Volpe’s four hits in the Wild Card series tied him with Aaron Judge for the team lead, and he had at least one hit in all three games.

His solo home run against Garrett Crochet accounted for the Yankees’ only offense in their Game 1 loss, while his RBI single in Thursday night’s Game 3 win came in the middle of a four-run rally against Red Sox rookie Connelly Early.

This follows a 2024 postseason in which Volpe batted .286 with a homer, six RBI and five stolen bases during the Yankees’ run to the World Series.

“It’s everything we work for, from the last out of last season,” said Volpe, a New York native who grew up a Yankees fan. “This has been our goal and we just want to take advantage of all the opportunities.”

It also follows an uneven 2025 regular season for Volpe, who hit .212 with 19 home runs and set career highs with 72 RBI but with 19 errors as well.

Volpe played through a partial labrum tear in his left shoulder, which the Yankees believe was an old injury that he aggravated on a diving attempt on defense in early May.

The 24-year-old received a cortisone shot on Sept. 10, his second of the season. Upon returning, Volpe ended the season on a hot streak — he hit .289 over the final 12 games — that he has carried into the playoffs.

“He is a gamer. He is a tough kid,” manager Aaron Boone said before Game 3. “You asked me all season long how he handled [things]. He is a guy that handles failure and success really well up here. He is super competitive, too, and likes the action.”

In both of the Yankees’ wins over the Red Sox, Volpe delivered an important defensive play.

In the eighth inning of the Yankees’ 4-3 win in Game 2, Volpe caught a high throw from Devin Williams on a comebacker, tapped second base and threw to first for a double play. That helped preserve what was then a tied ball game.

And in the sixth inning of their Game 3 victory, Volpe gloved a low throw from second baseman Jazz Chisholm Jr. for a sixth-inning force out. The Yankees were leading 4-0 at the time, but had Volpe been unable to come up with Chisholm’s one-hopper, the Red Sox would have had two runners on base with nobody out.

“The final couple weeks of the season, he started to swing the bat well, and obviously has carried that into the first couple of games here in the playoffs,” Boone said.

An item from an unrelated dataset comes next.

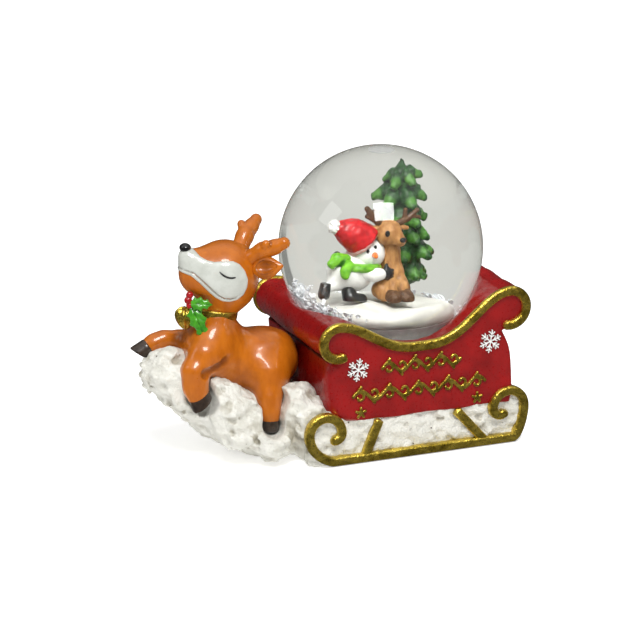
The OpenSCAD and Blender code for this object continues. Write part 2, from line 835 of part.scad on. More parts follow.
module fawn_torso() {
    loft([for (q = [[0, 0], [0, 1.8], [-0.2, 4.4], [-0.5, 7.2], [-0.8, 9.6]]) fawn_at + [q.x, 0, q.y]],
        [3, 3.2, 2.7, 1.9, 1.7], 14);
}
module fawn_body() {
    color("peru") difference() {
        fawn_torso();
        fawn_head_solid();
        fawn_hoof_solids();
        translate(snowman_head_c) sphere(snowman_head_r);
        fir_solid();
    }
}

fawn_look = unit([0.9, -0.75, -0.3]);
module fawn_head_solid() {
    translate(fawn_head_c) sphere(fawn_head_r);
    translate(fawn_head_c + 2.3 * fawn_look) sphere(1.5);
}
module fawn_head() {
    color("peru") difference() {
        fawn_head_solid();
        translate(snowman_head_c) sphere(snowman_head_r);
        tip_solid();
    }
}

module tip_solid() {
    translate(fawn_head_c + 3.5 * fawn_look + [0, 0, 0.5]) sphere(0.7);
}
module fawn_muzzle_tip() {
    color("black") tip_solid();
}

module fawn_eyes() {
    color("black") for (a = [-38, 38]) difference() {
        translate(fawn_head_c) rotate([0, 0, a])
            translate(fawn_head_r * unit([0.9, -0.75, 0.3])) sphere(0.55);
        fawn_head_solid();
        translate(snowman_head_c) sphere(snowman_head_r);
    }
}

module fawn_antlers() {
    color("saddlebrown") for (s = [-1, 1]) difference() {
        limb([fawn_head_c + [s * 1.2, 0.6, 1.4], fawn_head_c + [s * 2.4, 1, 3.3],
            fawn_head_c + [s * 3.2, 1, 5.4]], [0.9, 1, 0.8], 2, 8);
        fawn_head_solid();
        hat_solid(0.1);
        translate(snowman_head_c) sphere(snowman_head_r);
        brim_solid();
        fir_solid();
    }
}

module fawn_ears() {
    color("peru") for (s = [-1, 1]) difference() {
        limb([fawn_head_c + [s * 1.6, 1.2, -0.2], fawn_head_c + [s * 3, 1.8, 0],
            fawn_head_c + [s * 4, 2, 0.1]], [0.8, 0.8, 0.4], 2, 8);
        fawn_head_solid();
        hat_solid(0.1);
        translate(snowman_head_c) sphere(snowman_head_r);
        brim_solid();
        fir_solid();
    }
}

module fawn_hoof_solids() {
    for (x = [-1.5, 1.5]) translate(fawn_at + [x + 0.5, -2.9, 0]) cylinder(r = 1.35, h = 1.6);
}
module fawn_hooves() {
    color("saddlebrown") difference() {
        fawn_hoof_solids();
        boots_solid();
    }
}

// ================================================================ nodes
for (i = [0, 1]) {
    s = side_names[i];
    side = [-1, 1][i];
    trim(side);
    runner(side);
    strut(side, strut_front);
    strut(side, strut_rear);
    ornament(side);
    snowflakes(side);
    antler(side);
    ear(side);
    foreleg(side);
    hind_leg(side);
}
snow_base();
snow_drift();
base_pad();
sleigh_tub();
deer_body();
deer_head();
deer_face();
deer_nose();
deer_lashes();
deer_hooves();
collar();
collar_bell();
holly_leaves();
holly_berries();
glass_globe();
stopper();
seat_glue();
liquid();
snow_mound();
loose_flakes();
tree_trunk();
fir_tree();
snowman_body();
snowman_head();
snowman_eyes();
snowman_nose();
snowman_hat();
hat_brim();
hat_pompom();
scarf();
snowman_arm();
mittens();
boots();
fawn_body();
fawn_head();
fawn_muzzle_tip();
fawn_eyes();
fawn_antlers();
fawn_ears();
fawn_hooves();
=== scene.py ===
"""Looks of a snow globe on a sleigh, drawn by a reindeer: painted resin, glass, liquid and the scene inside.

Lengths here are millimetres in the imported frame; mesh() and sweep() turn them into metres.
"""
import json
from math import cos, pi, radians, sin, sqrt

import bmesh
import bpy
import numpy as np
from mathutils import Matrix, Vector

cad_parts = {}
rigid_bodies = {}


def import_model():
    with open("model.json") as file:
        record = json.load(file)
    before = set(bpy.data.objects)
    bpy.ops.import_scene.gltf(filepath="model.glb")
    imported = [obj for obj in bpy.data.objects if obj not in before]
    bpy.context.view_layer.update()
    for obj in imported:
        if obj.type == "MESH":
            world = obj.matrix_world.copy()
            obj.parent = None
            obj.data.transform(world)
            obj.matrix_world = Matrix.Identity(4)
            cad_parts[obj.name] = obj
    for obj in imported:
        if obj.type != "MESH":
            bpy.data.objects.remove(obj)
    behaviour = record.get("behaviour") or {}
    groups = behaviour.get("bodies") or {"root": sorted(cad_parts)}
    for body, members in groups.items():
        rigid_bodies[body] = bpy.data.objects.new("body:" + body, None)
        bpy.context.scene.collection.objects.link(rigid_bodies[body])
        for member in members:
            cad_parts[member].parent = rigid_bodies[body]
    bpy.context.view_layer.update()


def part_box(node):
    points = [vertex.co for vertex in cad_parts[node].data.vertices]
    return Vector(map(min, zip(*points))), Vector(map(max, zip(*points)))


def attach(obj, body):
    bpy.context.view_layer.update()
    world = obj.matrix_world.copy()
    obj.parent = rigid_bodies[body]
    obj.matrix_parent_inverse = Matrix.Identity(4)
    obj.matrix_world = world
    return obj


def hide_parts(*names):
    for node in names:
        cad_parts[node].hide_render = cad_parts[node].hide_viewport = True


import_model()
MM = 0.001
CELL = 1.0
LEFT, RIGHT = -1, 1
SIDES = {LEFT: "left", RIGHT: "right"}


# ---------------------------------------------------------------- places taken from the frame
def corners(node):
    """Lowest and highest corner of a CAD node, in millimetres."""
    low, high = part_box(node)
    return np.array(low) / MM, np.array(high) / MM


def vec(*numbers):
    """A point or a way."""
    return np.array(numbers, float)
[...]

“It has been six to eight weeks, too, of the defense being up to Anthony’s standards again, where he is playing really well and fast on defense. … He had that stretch in June or July, that four-week stretch where he was scuffling out there. It’s been a couple months of really good now.”

Next up for the Yankees is an ALDS meeting with another division rival in the top-seeded Blue Jays, which begins Saturday afternoon in Toronto.

While the Blue Jays have not played since Sunday due to their first-round bye, the Yankees enter that series with momentum after their hard-fought battle with Boston.

“It was a grind,” Volpe said. “It was a tough series to be a part of, but we’ve got a mission, we’ve got a goal, and we’re just getting going now. The job’s not done by any means.”